Review: I bought this book to give to someone else and read it myself only because I had run out of books of my own. I was hooked. By the time the summer was over, I had read 4 more Spenser novels and now have my name on our local library's waiting list for the new novels. I have read all the Spenser novels now and love them. I never did get a chance to watch the TV series but have seen a couple of TV movies. I like the books better.

Rating: 5 stars
Summary: Maybe the Best
Review: I have read all the Parker books more than once, and this one is my favorite. You shouldn't start with it - it would be better to be familiar with the character first - but if you're going to pick and choose, choose this one. The mystery is top-shelf, the supporting characters are carefully drawn, there isn't too much of the adorably annoying Susan, and Spenser is at his wise-cracking best. He really hit his stride with this book.

Rating: 5 stars
Summary: PARKER DOES IT AGAIN!!!
Review: I have read many, many of the Spencer books. Some I liked better than others. I rank this one close to the top. Spencer is hired to find out who killed Olivia Nelson. She was killed with many blows to the head with a hammer. The police have done all they can to find the killer but had no success. Spencer is hired by Olivia's husband. A trip is made back to a town in South Carolina, where Olivia Nelson came from. But is her real name Olivia Nelson? Yes, there is a person by that name but where is she? Why would a Senator want to keep Spencer from finding out anything? Spencer in jail?????? Many, many twists and turns. The ending is very good, really two endings, finding the killer and finding out about the senator. A good Spencer read! The only thing that would make it better, for me, would be less Susan and more Hawk.

Rating: 4 stars
Summary: A standard case for Spenser
Review: I have read several Robert Parker "Spenser for Hire" novels and have enjoyed all of them. This particular book was good, but seemed more formulaic than most. Some of his books are very interesting with unusual plot twists. Unfortunately, some of them, like this one, seem to be cranked out to a formula. Parker has been very successful in slowly defining Spenser's character and nuances. I felt this book drew on already established characteristics and went too far in the extreme with the climactic gunfight scene in the end. Still, the novel plays well into the series and is a fast paced book and a good read for true Spenser fans.

Rating: 4 stars
Summary: A standard case for Spenser
Review: I have read several Robert Parker "Spenser for Hire" novels and have enjoyed all of them. This particular book was good, but seemed more formulaic than most. Some of his books are very interesting with unusual plot twists. Unfortunately, some of them, like this one, seem to be cranked out to a formula. Parker has been very successful in slowly defining Spenser's character and nuances. I felt this book drew on already established characteristics and went too far in the extreme with the climactic gunfight scene in the end. Still, the novel plays well into the series and is a fast paced book and a good read for true Spenser fans.

Rating: 5 stars
Summary: Maybe the Best
Review: In Double Deuce Parker neglected mystery to focus on social commentary. In Paper Doll, however, he achieves quality in both.
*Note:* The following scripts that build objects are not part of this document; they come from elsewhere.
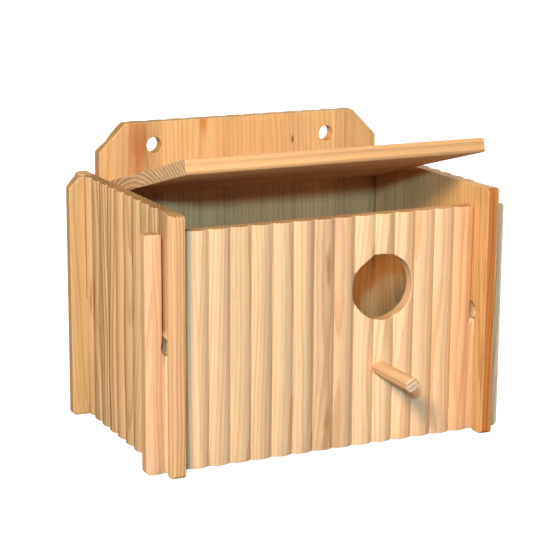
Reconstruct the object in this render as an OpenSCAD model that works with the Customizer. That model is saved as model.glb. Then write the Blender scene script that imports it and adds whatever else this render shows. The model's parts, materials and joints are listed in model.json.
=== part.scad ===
// Birdhouse of interlocking reeded boards: four wall panels slotted into each other, a floor held in
// grooves, a lid that turns on two pins between the side panels, and a perch below a round entrance.
// The front faces -Y, and the origin is on the ground under the middle of the whole object.

/* [Nest space] */
// Clear width between the side panels
nest_w = 292; // [240:1:340]
// Clear depth between the front and back panels
nest_d = 175; // [140:1:220]
// Entrance hole diameter
entrance_d = 60; // [32:1:70]
// Entrance hole centre, right of the middle
entrance_x = 52; // [0:1:80]
// Entrance hole centre, height
entrance_z = 144; // [135:1:150]

/* [Panels] */
// Thickness of every wall panel over the crest of a reed
panel_t = 13; // [11:0.5:15]
// Height of the front panel
front_h = 210; // [190:1:215]
// Height of the side panels and of the back panel's ears
side_h = 228; // [226:1:240]
// Height of the back panel's middle part
back_h = 275; // [265:1:320]
// Front and back panels beyond the side panels, at each end
ear_out = 15.5; // [12:0.5:25]
// Side panels beyond the front panel
side_front = 18; // [12:1:30]
// Side panels beyond the back panel
side_rear = 21; // [12:1:30]
// Radius of the rounded outline corners
corner_r = 4; // [1:0.5:5]
// Slanted outer corners of the back panel's middle part
back_chamfer = 26; // [10:1:35]
// Slanted outer corners of the back panel's ears
ear_chamfer = 10; // [4:0.5:11]

/* [Reeds] */
// Width of one reed
reed_pitch = 20; // [15:0.5:25]
// Depth of the groove between two reeds
reed_depth = 3.8; // [2:0.1:5]
// Start of the first reed before the front panel's left end
front_reed_start = 0.8; // [0:0.1:10]
// Start of the first reed before a side panel's front end
side_reed_start = 3; // [0:0.1:10]

/* [Interlocking slots] */
// Play on each side of a panel in the slot that it crosses
slot_play = 0.5; // [0.3:0.1:1.5]
// Play of the front and back panels' slots towards the nest
nest_play = 1.4; // [0.3:0.1:2]
// Height at which the slots of crossing panels meet
slot_z = 112; // [100:1:125]
// Diameter of the drilled relief at the end of each front slot
relief_d = 17.6; // [17:0.1:20]
// Shift of the front panel's reliefs towards the nest
relief_shift = 1; // [0:0.1:1.5]

/* [Hanging holes] */
// Diameter of each hanging hole
hang_d = 15; // [8:0.5:18]
// Distance between the hanging holes
hang_spacing = 180; // [100:1:220]
// Height of the hanging holes
hang_z = 253; // [245:1:258]

/* [Perch] */
// Diameter of the perch
perch_d = 13; // [8:0.5:16]
// Length of the perch in front of the front panel
perch_out = 57; // [30:1:90]
// Perch, right of the middle
perch_x = 51; // [0:1:80]
// Height of the perch
perch_z = 69; // [40:1:90]

/* [Floor] */
// Thickness of the floor panel
floor_t = 12; // [9:0.5:16]
// Height of the floor's underside
floor_z = 10; // [6:1:20]
// Depth of the grooves that hold the floor
groove_depth = 4; // [2:0.5:5]
// Diameter of the egg hollow
hollow_d = 120; // [80:1:130]
// Depth of the egg hollow
hollow_depth = 6; // [3:0.5:8]

/* [Lid] */
// Thickness of the lid
lid_t = 13; // [10:0.5:14]
// Gap at each end of the lid
lid_gap = 2.5; // [1:0.5:4]
// Closed lid's front edge beyond the side panels
lid_overhang = 2; // [0:0.5:8]
// Hinge axis in front of the back panel
hinge_y = 11.5; // [11:0.5:16]
// Lid behind the hinge axis
lid_rear = 8; // [6:0.5:8]
// Lid's opening as drawn, above the closed position
lid_open = 15; // [0:1:90]
// Diameter of the hinge pins
pin_d = 4; // [3:0.5:5]
// Hinge pin's reach into the side panel
pin_in_side = 6; // [5:0.5:7]
// Hinge pin's reach into the lid
pin_in_lid = 16; // [12:1:25]

/* [Hidden] */
$fn = 96;
cut = 1; // how far a cutting shape runs past the face it cuts
fit_play = 0.05; // radial play of the perch and the pins in wood
bearing_play = 0.08; // radial play of the pins in the side panels
floor_play = 0.3; // play round the edge of the floor
mouth_r = 3; // rounding at the open end of a slot
lid_edge_r = 2; // rounding along the lid's long edges
lid_lift = 0.3; // gap under the closed lid

reed_r = (pow(reed_pitch / 2, 2) + pow(reed_depth, 2)) / (2 * reed_depth);
side_x = nest_w / 2; // inner face of a side panel
slot_in = side_x - nest_play;
slot_out = side_x + panel_t + slot_play;
wall_w = nest_w + 2 * (panel_t + ear_out); // length of the front and back panels
side_len = side_front + 2 * panel_t + nest_d + side_rear;

front_y = perch_out - (perch_out + side_len - side_front) / 2; // outer face of the front panel
back_y = front_y + panel_t + nest_d; // front face of the back panel
side_y = front_y - side_front; // front end of the side panels
hinge = [0, back_y - hinge_y, front_h + lid_t / 2 + lid_lift];
lid_front = hinge[1] - side_y + lid_overhang;
lid_x = side_x - lid_gap;

// One rounded corner of an outline, as points along the arc that touches both edges at b.
function unit(v) = v / norm(v);
function corner(a, b, c, r, steps = 6) =
    let (u = unit(a - b), v = unit(c - b),
         half = acos(u * v) / 2,
         centre = b + unit(u + v) * r / sin(half),
         from = b + u * r / tan(half) - centre,
         to = b + v * r / tan(half) - centre,
         start = atan2(from[1], from[0]),
         turn = atan2(cross(from, to), from * to))
    [for (i = [0:steps]) centre + r * [cos(start + turn * i / steps), sin(start + turn * i / steps)]];

// An outline from corners given as [x, y, radius].
function rounded(corners) =
    let (n = len(corners), at = [for (p = corners) [p[0], p[1]]])
    [for (i = [0:n - 1])
        each corners[i][2] == 0 ? [at[i]]
            : corner(at[(i + n - 1) % n], at[i], at[(i + 1) % n], corners[i][2])];

// The right half of an outline, from the bottom up, with its mirror image.
function both_halves(half) =
    concat(half, [for (i = [len(half) - 1:-1:0]) [-half[i][0], half[i][1], half[i][2]]]);

// Cross-section of a reeded panel: smooth inner face along the X axis, crests at panel_t.
module reeded_section(length, reed_start) {
    reeds = ceil((length + reed_start) / reed_pitch);
    intersection() {
        polygon(rounded([[0, 0, 0], [length, 0, 0],
                         [length, panel_t, mouth_r], [0, panel_t, mouth_r]]));
        union() {
            square([length, panel_t - reed_depth]);
            for (i = [0:reeds - 1])
                translate([(i + 0.5) * reed_pitch - reed_start, panel_t - reed_r])
                    circle(r = reed_r);
        }
    }
}

// Reliefs at slot ends, drilled along Y in the front panel and along X in a side panel.
module reliefs(positions) {
    for (p = positions)
        translate([p, slot_z]) circle(d = relief_d);
}

// An outline in the X-Z plane made into a slab from y = 0 to y = -depth, with play on both faces.
module upright(depth) {
    translate([0, cut, 0]) rotate([90, 0, 0]) linear_extrude(depth + 2 * cut) children();
}

// Outline of the front panel, without its entrance and perch holes.
module front_outline() {
    w = wall_w / 2;
    difference() {
        polygon(rounded(both_halves([
            [w, 0, corner_r], [w, front_h, mouth_r],
            [slot_out, front_h, mouth_r], [slot_out, slot_z, 0],
            [slot_in, slot_z, 0], [slot_in, front_h, mouth_r]])));
        reliefs([for (way = [-1, 1]) way * (side_x + panel_t / 2 - relief_shift)]);
    }
}

// Outline of the back panel, with its raised middle and slanted corners; its slots end square.
module back_outline() {
    w = wall_w / 2;
    polygon(rounded(both_halves([
        [w, 0, corner_r], [w, side_h - ear_chamfer, mouth_r],
        [w - ear_chamfer, side_h, mouth_r / 2],
        [slot_out, side_h, mouth_r / 2], [slot_out, slot_z, 0],
        [slot_in, slot_z, 0],
        [slot_in, back_h - back_chamfer, corner_r],
        [slot_in - back_chamfer, back_h, corner_r]])));
}

// Outline of a side panel, from its front end at 0, with slots open at the bottom. Only the slot
// that crosses the front panel is drilled out.
module side_outline() {
    front = [side_front - slot_play, side_front + panel_t + slot_play];
    back = [for (p = front) p + panel_t + nest_d];
    difference() {
        polygon(rounded([
            [0, 0, corner_r], [front[0], 0, mouth_r], [front[0], slot_z, 0],
            [front[1], slot_z, 0], [front[1], 0, mouth_r],
            [back[0], 0, mouth_r], [back[0], slot_z, 0],
            [back[1], slot_z, 0], [back[1], 0, mouth_r],
            [side_len, 0, corner_r], [side_len, side_h, corner_r], [0, side_h, corner_r]]));
        reliefs([side_front + panel_t / 2]);
    }
}

// Groove for the edge of the floor, centred on the inner face at the given y.
module floor_groove(y) {
    translate([-side_x, y - groove_depth, floor_z - fit_play])
        cube([nest_w, 2 * groove_depth, floor_t + 2 * fit_play]);
}

module front_panel() {
    color("burlywood")
    difference() {
        intersection() {
            translate([wall_w / 2, front_y + panel_t, 0]) rotate([0, 0, 180])
                linear_extrude(front_h) reeded_section(wall_w, wall_reed_start());
            translate([0, front_y + panel_t, 0]) upright(panel_t) front_outline();
        }
        translate([entrance_x, front_y + panel_t + cut, entrance_z]) rotate([90, 0, 0])
            cylinder(d = entrance_d, h = panel_t + 2 * cut);
        translate([perch_x, front_y + panel_t + cut, perch_z]) rotate([90, 0, 0])
            cylinder(r = perch_d / 2 + fit_play, h = panel_t + 2 * cut);
        floor_groove(front_y + panel_t);
    }
}

// The front panel's section is turned end for end, so its reeds are counted from the right.
function wall_reed_start() =
    reed_pitch * ceil((wall_w + front_reed_start) / reed_pitch) - wall_w - front_reed_start;

module back_panel() {
    color("burlywood")
    difference() {
        intersection() {
            translate([-wall_w / 2, back_y, 0])
                linear_extrude(back_h) reeded_section(wall_w, front_reed_start);
            translate([0, back_y + panel_t, 0]) upright(panel_t) back_outline();
        }
        for (x = [-hang_spacing / 2, hang_spacing / 2])
            translate([x, back_y + panel_t + cut, hang_z]) rotate([90, 0, 0])
                cylinder(d = hang_d, h = panel_t + 2 * cut);
        floor_groove(back_y);
    }
}

// The right side panel; the left one is its mirror image.
module side_panel() {
    difference() {
        intersection() {
            translate([side_x, side_y + side_len, 0]) rotate([0, 0, -90])
                linear_extrude(side_h) reeded_section(side_len, side_rear_start());
            translate([side_x - cut, side_y, 0]) rotate([90, 0, 90])
                linear_extrude(panel_t + 2 * cut) side_outline();
        }
        translate([side_x - cut, hinge[1], hinge[2]]) rotate([0, 90, 0])
            cylinder(r = pin_d / 2 + bearing_play, h = cut + pin_in_side + 2 * floor_play);
    }
}

// A side panel's section starts at its rear end, and its reeds are set out from the front.
function side_rear_start() =
    reed_pitch * ceil((side_len + side_reed_start) / reed_pitch) - side_len - side_reed_start;

module left_side_panel() {
    color("tan") mirror([1, 0, 0]) side_panel();
}

module right_side_panel() {
    color("tan") side_panel();
}

module floor_panel() {
    width = nest_w - 2 * floor_play;
    depth = nest_d + 2 * (groove_depth - floor_play);
    dish_r = (pow(hollow_d / 2, 2) + pow(hollow_depth, 2)) / (2 * hollow_depth);
    middle = [0, (front_y + panel_t + back_y) / 2, floor_z + floor_t];
    color("wheat")
    difference() {
        translate([-width / 2, middle[1] - depth / 2, floor_z])
            cube([width, depth, floor_t]);
        translate(middle + [0, 0, dish_r - hollow_depth])
            sphere(r = dish_r, $fn = 180);
    }
}

module perch() {
    color("wheat")
    translate([perch_x, front_y + panel_t, perch_z]) rotate([90, 0, 0])
        cylinder(d = perch_d, h = panel_t + perch_out);
}

// Puts closed-lid shapes, drawn with the hinge axis along X through the origin, where they belong.
module on_hinge() {
    translate(hinge) rotate([-lid_open, 0, 0]) children();
}

module lid() {
    color("burlywood")
    on_hinge() difference() {
        translate([-lid_x, 0, 0]) rotate([90, 0, 90]) linear_extrude(2 * lid_x)
            polygon(rounded([
                [-lid_front, -lid_t / 2, lid_edge_r], [lid_rear, -lid_t / 2, lid_edge_r],
                [lid_rear, lid_t / 2, lid_edge_r], [-lid_front, lid_t / 2, lid_edge_r]]));
        for (side = [0, 1]) mirror([side, 0, 0])
            translate([lid_x - pin_in_lid, 0, 0]) rotate([0, 90, 0])
                cylinder(r = pin_d / 2 + fit_play, h = pin_in_lid + cut);
    }
}

// The right hinge pin, from inside the lid to inside the side panel.
module hinge_pin() {
    on_hinge() translate([lid_x - pin_in_lid, 0, 0]) rotate([0, 90, 0])
        cylinder(d = pin_d, h = pin_in_lid + lid_gap + pin_in_side);
}

module left_hinge_pin() {
    color("silver") mirror([1, 0, 0]) hinge_pin();
}

module right_hinge_pin() {
    color("silver") hinge_pin();
}

front_panel();
back_panel();
left_side_panel();
right_side_panel();
floor_panel();
perch();
lid();
left_hinge_pin();
right_hinge_pin();
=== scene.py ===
"""Birdhouse of interlocking reeded boards: its visible pieces, their finishes and the studio.

Lengths are in metres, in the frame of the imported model: +Z up, the entrance faces -Y.
"""

import json
import logging
import math
from dataclasses import dataclass, field
from enum import Enum
from typing import ClassVar

import bpy
import numpy as np
from mathutils import Matrix, Vector
from mathutils.geometry import delaunay_2d_cdt


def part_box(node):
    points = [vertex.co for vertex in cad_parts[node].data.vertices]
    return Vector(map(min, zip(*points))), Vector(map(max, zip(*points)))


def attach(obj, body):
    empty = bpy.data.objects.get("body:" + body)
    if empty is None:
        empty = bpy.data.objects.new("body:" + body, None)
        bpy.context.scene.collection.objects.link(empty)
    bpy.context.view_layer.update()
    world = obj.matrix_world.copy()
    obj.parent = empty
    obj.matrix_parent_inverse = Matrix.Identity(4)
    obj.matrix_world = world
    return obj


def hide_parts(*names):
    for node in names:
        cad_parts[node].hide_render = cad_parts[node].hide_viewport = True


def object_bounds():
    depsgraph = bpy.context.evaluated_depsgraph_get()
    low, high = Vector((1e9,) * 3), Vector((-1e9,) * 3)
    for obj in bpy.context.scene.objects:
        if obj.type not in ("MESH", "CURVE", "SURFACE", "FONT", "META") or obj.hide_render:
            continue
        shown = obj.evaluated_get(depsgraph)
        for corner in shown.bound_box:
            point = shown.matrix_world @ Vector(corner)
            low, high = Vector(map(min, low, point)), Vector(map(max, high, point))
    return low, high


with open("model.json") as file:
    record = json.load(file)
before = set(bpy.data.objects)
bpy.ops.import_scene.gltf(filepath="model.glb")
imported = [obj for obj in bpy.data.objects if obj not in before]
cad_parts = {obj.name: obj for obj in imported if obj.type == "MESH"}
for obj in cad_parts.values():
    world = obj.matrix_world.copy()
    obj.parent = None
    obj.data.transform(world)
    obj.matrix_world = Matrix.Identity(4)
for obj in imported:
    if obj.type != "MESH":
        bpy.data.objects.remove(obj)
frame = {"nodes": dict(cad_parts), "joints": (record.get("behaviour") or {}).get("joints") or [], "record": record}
CAD_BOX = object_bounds()

LOG = logging.getLogger("birdhouse")
MM = 0.001
SAME = 1e-7
TINY = 1e-6

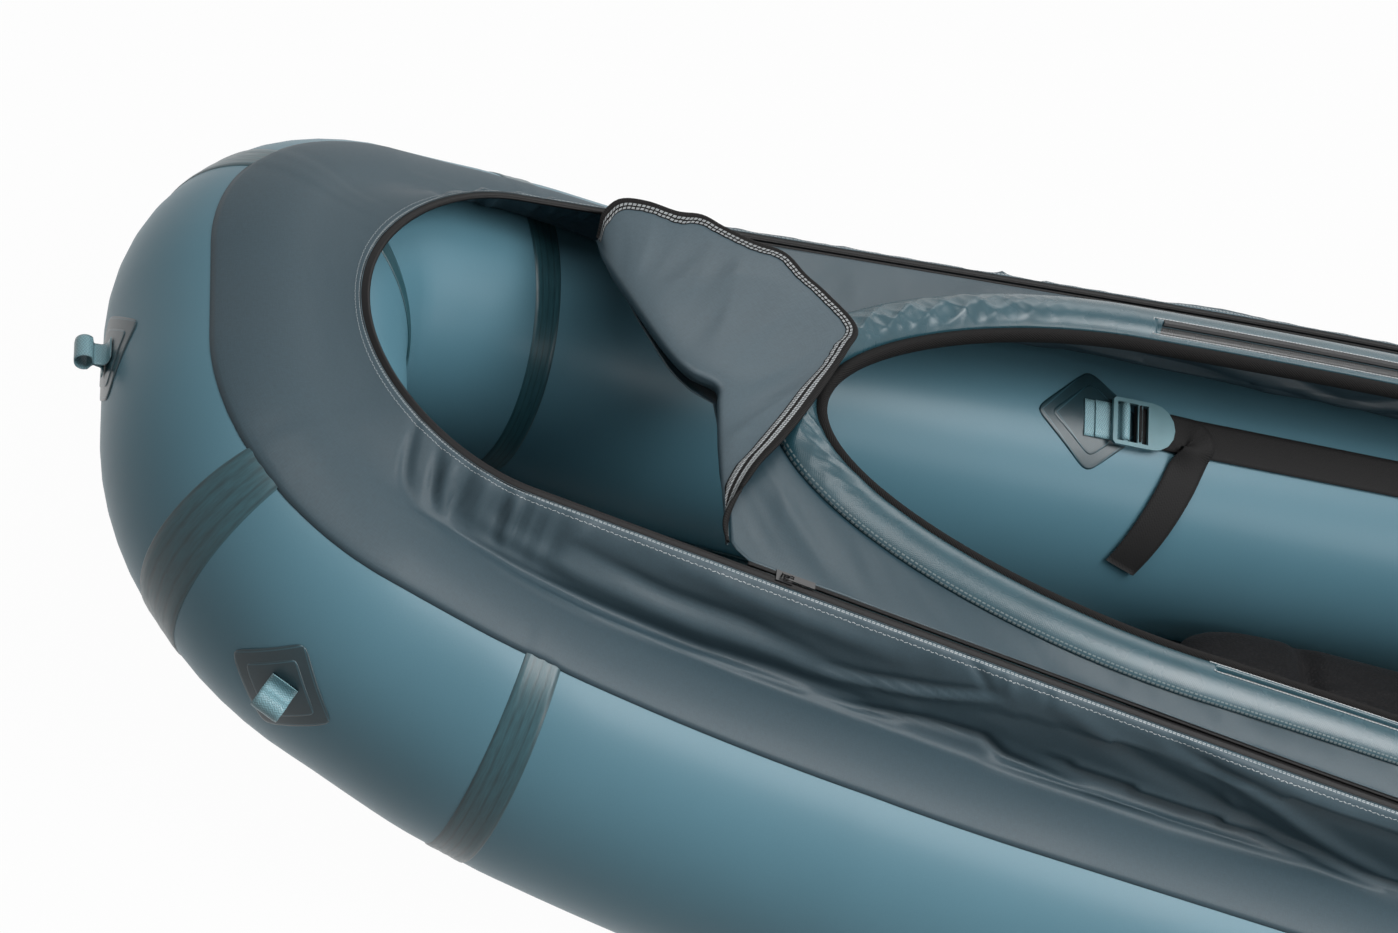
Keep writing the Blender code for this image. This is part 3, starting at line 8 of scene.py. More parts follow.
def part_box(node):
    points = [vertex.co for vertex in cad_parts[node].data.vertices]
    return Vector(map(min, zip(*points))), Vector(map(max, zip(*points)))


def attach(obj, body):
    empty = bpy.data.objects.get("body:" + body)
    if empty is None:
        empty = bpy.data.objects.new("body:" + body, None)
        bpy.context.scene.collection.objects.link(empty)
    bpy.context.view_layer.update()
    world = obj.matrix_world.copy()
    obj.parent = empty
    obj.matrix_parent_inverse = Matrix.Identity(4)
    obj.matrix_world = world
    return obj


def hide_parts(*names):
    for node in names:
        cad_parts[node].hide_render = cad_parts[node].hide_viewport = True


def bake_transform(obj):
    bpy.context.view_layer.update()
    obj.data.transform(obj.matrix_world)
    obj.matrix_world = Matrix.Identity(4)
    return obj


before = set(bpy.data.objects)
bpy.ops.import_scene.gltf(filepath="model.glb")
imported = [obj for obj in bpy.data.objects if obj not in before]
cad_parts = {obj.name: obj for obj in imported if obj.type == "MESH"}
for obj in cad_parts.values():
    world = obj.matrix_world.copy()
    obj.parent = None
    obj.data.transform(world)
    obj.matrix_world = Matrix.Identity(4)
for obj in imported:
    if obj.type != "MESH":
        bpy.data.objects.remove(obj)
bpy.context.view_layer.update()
scene = bpy.context.scene

# Camera: stands off the port bow, well above the deck and rolled, and looks down on the bow through a long lens.
# Its angles, distance and lens were fitted to the photo together with the hull.

FOCAL_PIXELS, FRAME_PIXELS = 5162.15, 1398
AIM, DISTANCE = Vector((0.655, -0.098, 0.2)), 4.639
azimuth, elevation, roll = math.radians(156.211), math.radians(39.374), math.radians(30.202)
back = Vector((math.sin(azimuth) * math.cos(elevation), -math.cos(azimuth) * math.cos(elevation),
               math.sin(elevation)))
right = (-back).cross(Vector((0, 0, 1))).normalized()
upward = right.cross(-back)
right, upward = (math.cos(roll) * right + math.sin(roll) * upward,
                 math.cos(roll) * upward - math.sin(roll) * right)
lens = bpy.data.cameras.new("camera")
lens.sensor_width = 36.0
lens.lens = FOCAL_PIXELS / FRAME_PIXELS * lens.sensor_width
lens.clip_end = 60
camera = bpy.data.objects.new("camera", lens)
turn = Matrix((right, upward, back)).transposed().to_4x4()
camera.matrix_world = Matrix.Translation(AIM + back * DISTANCE) @ turn
scene.collection.objects.link(camera)
scene.camera = camera

# Hull tube: airtight coated cloth in ten panels, cut so that the inflated tube bends at its seams and turns up at
# the bow and stern. Each panel is a run of one surface: a circle carried round the plan of the boat.

TUBE_BLUE = (0.078, 0.180, 0.230)
TUBE_RADIUS, BOW_TAPER, STERN_TAPER, BOW_RISE, STERN_RISE = .143, .013, .011, .11, .07


def unit(vectors):
    """The same directions with length 1."""
    return vectors / np.linalg.norm(vectors, axis=-1, keepdims=True)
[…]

As a mystery, it's a success. A crime is committed, Spenser is hired, the clues and suspects are introduced... By the end, the simple story grows into one of Parker's most complex plots.

And as social commentary, it also succeeds. In addition to Parker's comparison of different economic classes, he addresses the issue of homosexual prejudice. It's all effectively done without being excessively didactic.

Paper Doll is highly recommended for fans of the series, even if you don't follow the best approach of reading them in chronological sequence.

Rating: 4 stars
Summary: simplicity to complexity
Review: In Double Deuce Parker neglected mystery to focus on social commentary. In Paper Doll, however, he achieves quality in both.

As a mystery, it's a success. A crime is committed, Spenser is hired, the clues and suspects are introduced... By the end, the simple story grows into one of Parker's most complex plots.

And as social commentary, it also succeeds. In addition to Parker's comparison of different economic classes, he addresses the issue of homosexual prejudice. It's all effectively done without being excessively didactic.

Paper Doll is highly recommended for fans of the series, even if you don't follow the best approach of reading them in chronological sequence.

Rating: 3 stars
Summary: Solid if not spectacular
Review: In Paper Doll, Spenser is hired by Loudon Tripp, a local Boston businessman who is trying to help the police solve the apparently "random" killing of his society wife. Without any better ideas and stumped in Boston, Spenser heads to a sleepy South Carolina town where the victim was born to try and dig up something the police may have overlooked. In so doing, Spenser manages to alienate the local law enforcement authorities, get himself followed, and finds out that the victim may not have been who she appeared to be. In fact neither is the esteemed businessman Loudon Tripp, whose rubber checks bounce all the way to Brookline.

Along the way, Spenser is offered some dubious assistance by a hard-drinking Massachussets senator, who may have some skeletons in his closet to hide. There is the usual playful banter between Susan and Spenser, in their perrenial honeymoon-like lovefest, but a lot less Hawk than this reader would prefer. All in all I thought this was a pretty decent read, better than Potshot to be sure, but not exactly Dashiell Hammett either. Fans of the series will not be disappointed.